The management regimen for depressed skull fractures in infants can be conservative or surgical. The aim of this study was to provide a rational principle of management for simple depressed skull fractures in infants.
A protocol of nonsurgical treatment for a simple depressed skull fracture was designed for all affected infants during the period from 1985 to 2001. Conservative management was used for those with a depressed fracture measuring less than 5 mm in depth, whereas vacuum extraction was applied for larger and deeper depressions. All of the patients were evaluated for initial results and later outcomes.
Twenty-five infants suffering simple depressed skull fractures were consecutively enrolled. According to our protocol, 11 patients received conservative management by close observation only.
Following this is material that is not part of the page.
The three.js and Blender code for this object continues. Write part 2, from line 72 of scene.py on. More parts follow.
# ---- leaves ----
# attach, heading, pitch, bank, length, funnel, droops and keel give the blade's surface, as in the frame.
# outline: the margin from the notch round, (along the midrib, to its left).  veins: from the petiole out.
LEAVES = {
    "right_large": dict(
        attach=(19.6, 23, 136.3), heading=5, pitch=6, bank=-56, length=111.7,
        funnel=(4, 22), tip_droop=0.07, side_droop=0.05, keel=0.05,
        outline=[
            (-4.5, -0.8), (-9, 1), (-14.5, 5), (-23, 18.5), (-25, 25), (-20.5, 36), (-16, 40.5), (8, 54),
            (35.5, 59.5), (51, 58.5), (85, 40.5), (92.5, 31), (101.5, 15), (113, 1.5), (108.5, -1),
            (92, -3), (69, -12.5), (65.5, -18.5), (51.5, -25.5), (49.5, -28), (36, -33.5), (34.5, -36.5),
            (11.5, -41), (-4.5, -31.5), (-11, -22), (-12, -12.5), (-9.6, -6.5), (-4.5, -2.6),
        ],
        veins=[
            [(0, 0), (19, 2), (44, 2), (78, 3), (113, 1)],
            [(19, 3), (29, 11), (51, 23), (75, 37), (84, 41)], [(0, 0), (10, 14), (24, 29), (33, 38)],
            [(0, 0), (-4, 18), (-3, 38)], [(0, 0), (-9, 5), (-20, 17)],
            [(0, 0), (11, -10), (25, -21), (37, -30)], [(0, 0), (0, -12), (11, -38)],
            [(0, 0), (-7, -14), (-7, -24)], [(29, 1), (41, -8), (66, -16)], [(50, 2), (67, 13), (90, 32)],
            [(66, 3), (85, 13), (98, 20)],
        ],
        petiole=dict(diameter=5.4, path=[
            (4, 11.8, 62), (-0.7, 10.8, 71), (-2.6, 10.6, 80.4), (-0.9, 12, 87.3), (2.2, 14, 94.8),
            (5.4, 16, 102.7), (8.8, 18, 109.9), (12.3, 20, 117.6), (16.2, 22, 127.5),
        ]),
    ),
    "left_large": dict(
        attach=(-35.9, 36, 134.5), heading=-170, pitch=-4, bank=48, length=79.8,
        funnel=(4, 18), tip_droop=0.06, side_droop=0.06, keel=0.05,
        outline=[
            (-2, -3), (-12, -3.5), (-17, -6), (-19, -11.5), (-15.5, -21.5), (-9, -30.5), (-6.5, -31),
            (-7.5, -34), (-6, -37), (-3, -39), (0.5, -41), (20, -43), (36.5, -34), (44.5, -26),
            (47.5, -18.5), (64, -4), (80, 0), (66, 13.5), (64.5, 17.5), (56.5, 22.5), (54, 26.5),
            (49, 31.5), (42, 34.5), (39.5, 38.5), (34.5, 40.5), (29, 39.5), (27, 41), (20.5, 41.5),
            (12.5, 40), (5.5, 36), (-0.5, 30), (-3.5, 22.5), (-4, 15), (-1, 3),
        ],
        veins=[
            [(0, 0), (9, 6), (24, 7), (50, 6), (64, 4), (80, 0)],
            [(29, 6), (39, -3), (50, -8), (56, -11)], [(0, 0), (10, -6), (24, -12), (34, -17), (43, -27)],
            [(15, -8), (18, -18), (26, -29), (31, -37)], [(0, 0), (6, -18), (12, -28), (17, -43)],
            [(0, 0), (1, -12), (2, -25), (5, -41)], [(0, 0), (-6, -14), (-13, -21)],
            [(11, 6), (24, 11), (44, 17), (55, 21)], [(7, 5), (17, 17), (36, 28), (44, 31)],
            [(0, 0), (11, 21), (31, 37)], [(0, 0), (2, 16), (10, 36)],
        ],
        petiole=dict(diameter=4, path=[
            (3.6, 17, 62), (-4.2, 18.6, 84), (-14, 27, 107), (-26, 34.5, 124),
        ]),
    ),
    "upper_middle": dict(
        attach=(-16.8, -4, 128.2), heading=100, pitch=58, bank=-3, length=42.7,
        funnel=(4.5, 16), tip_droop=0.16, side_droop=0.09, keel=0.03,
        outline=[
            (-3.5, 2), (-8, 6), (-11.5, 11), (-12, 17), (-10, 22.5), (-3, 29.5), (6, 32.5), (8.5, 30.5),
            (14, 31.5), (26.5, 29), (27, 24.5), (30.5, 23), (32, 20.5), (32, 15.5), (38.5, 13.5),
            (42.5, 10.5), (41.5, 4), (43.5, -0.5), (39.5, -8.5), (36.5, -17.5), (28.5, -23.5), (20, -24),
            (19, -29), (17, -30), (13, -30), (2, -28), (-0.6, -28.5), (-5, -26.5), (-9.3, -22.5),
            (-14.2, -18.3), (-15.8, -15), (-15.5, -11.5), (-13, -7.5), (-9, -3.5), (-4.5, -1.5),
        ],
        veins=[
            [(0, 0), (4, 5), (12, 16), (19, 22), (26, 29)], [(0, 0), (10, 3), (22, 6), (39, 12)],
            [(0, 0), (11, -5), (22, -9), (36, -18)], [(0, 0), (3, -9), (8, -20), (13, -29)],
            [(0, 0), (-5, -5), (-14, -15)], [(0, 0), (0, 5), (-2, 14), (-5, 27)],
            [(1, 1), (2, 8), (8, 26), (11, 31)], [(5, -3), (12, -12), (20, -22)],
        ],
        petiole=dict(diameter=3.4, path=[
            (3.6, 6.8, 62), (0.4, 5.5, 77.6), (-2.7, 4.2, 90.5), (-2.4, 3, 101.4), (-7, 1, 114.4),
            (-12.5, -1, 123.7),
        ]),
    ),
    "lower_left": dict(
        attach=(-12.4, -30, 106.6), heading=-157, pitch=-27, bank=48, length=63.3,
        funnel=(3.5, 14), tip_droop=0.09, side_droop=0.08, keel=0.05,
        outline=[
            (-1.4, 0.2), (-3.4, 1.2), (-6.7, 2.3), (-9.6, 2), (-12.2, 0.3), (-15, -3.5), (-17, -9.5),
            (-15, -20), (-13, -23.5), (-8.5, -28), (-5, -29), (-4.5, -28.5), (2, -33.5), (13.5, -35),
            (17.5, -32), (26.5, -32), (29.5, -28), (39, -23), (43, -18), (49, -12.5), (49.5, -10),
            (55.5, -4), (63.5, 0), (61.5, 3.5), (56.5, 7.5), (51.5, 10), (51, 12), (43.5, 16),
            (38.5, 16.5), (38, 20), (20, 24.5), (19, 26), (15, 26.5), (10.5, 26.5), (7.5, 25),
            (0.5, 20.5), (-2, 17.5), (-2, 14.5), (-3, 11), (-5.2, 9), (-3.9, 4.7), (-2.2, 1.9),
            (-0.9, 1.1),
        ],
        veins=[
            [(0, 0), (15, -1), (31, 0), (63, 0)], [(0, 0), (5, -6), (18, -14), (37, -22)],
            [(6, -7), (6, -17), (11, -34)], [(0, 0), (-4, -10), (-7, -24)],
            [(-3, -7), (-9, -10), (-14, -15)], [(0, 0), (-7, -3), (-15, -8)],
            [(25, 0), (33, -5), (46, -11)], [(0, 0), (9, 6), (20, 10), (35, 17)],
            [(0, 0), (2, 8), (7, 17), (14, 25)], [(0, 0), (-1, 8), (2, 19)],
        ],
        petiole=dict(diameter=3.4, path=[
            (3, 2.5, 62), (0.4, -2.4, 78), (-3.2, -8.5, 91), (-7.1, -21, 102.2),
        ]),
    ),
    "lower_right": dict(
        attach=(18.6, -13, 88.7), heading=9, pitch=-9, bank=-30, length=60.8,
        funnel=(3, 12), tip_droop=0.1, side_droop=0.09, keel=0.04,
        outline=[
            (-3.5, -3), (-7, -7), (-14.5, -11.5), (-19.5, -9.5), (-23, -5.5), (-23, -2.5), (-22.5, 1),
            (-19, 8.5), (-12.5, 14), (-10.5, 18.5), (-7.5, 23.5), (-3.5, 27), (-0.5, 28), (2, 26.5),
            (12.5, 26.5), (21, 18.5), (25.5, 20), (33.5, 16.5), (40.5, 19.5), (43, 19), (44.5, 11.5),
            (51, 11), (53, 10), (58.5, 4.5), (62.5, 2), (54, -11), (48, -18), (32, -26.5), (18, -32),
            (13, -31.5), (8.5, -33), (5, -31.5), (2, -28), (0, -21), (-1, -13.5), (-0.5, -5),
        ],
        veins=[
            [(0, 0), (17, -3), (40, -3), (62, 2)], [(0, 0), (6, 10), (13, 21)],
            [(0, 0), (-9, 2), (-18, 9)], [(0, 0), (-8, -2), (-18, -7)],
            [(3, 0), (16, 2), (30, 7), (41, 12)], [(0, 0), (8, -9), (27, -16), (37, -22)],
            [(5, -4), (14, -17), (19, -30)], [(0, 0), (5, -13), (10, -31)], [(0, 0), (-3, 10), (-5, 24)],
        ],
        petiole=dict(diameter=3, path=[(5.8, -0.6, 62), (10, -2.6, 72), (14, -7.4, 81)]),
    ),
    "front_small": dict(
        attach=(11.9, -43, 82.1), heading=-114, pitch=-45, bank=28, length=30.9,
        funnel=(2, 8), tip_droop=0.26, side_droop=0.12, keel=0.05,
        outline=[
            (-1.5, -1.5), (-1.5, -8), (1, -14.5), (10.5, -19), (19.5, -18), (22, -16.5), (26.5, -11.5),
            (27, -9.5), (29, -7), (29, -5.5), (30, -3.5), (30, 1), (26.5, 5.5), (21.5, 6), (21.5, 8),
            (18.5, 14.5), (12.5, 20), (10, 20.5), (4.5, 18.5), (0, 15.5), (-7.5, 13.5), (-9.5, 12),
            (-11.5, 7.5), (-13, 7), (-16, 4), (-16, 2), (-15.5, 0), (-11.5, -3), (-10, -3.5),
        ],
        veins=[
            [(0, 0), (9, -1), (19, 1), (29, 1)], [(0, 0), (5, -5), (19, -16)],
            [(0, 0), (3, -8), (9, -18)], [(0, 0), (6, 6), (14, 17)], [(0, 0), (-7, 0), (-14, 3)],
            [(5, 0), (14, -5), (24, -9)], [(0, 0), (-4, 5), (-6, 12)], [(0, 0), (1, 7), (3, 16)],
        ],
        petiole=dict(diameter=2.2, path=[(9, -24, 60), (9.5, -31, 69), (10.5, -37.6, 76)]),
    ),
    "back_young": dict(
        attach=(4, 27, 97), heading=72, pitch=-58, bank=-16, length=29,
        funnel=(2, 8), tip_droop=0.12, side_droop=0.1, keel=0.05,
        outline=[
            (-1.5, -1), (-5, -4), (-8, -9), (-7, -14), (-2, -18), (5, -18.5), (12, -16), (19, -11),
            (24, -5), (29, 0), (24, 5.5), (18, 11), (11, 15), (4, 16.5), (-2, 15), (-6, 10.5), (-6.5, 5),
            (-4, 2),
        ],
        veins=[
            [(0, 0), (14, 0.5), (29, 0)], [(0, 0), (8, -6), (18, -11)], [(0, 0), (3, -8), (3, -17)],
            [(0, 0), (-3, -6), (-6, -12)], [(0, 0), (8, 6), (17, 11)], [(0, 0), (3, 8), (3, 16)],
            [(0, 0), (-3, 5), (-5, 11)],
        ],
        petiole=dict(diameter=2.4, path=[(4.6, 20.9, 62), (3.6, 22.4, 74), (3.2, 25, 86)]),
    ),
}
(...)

Spontaneous restoration of the depression was observed in eight patients within a period of 1 to 6 months. For the remaining 14 patients, vacuum extraction was performed. A negative pressure of 0.3 to 0.8 kg/cm2 (mean 0.49 kg/cm2) was applied for a duration of 20 to 90 seconds (mean 43.6 seconds). All but one patient experienced complete recovery following extraction. The depressions of the four patients that were residual after initial management smoothed out with time. No neurological deficit or later epilepsy was noted in any patient.
Nonsurgical management can be the treatment of choice for infants with simple depressed skull fractures, whereas vacuum extraction is one option for larger and deeper depressions to obtain prompt resolution and relieve major family anxiety, without taking additional risks.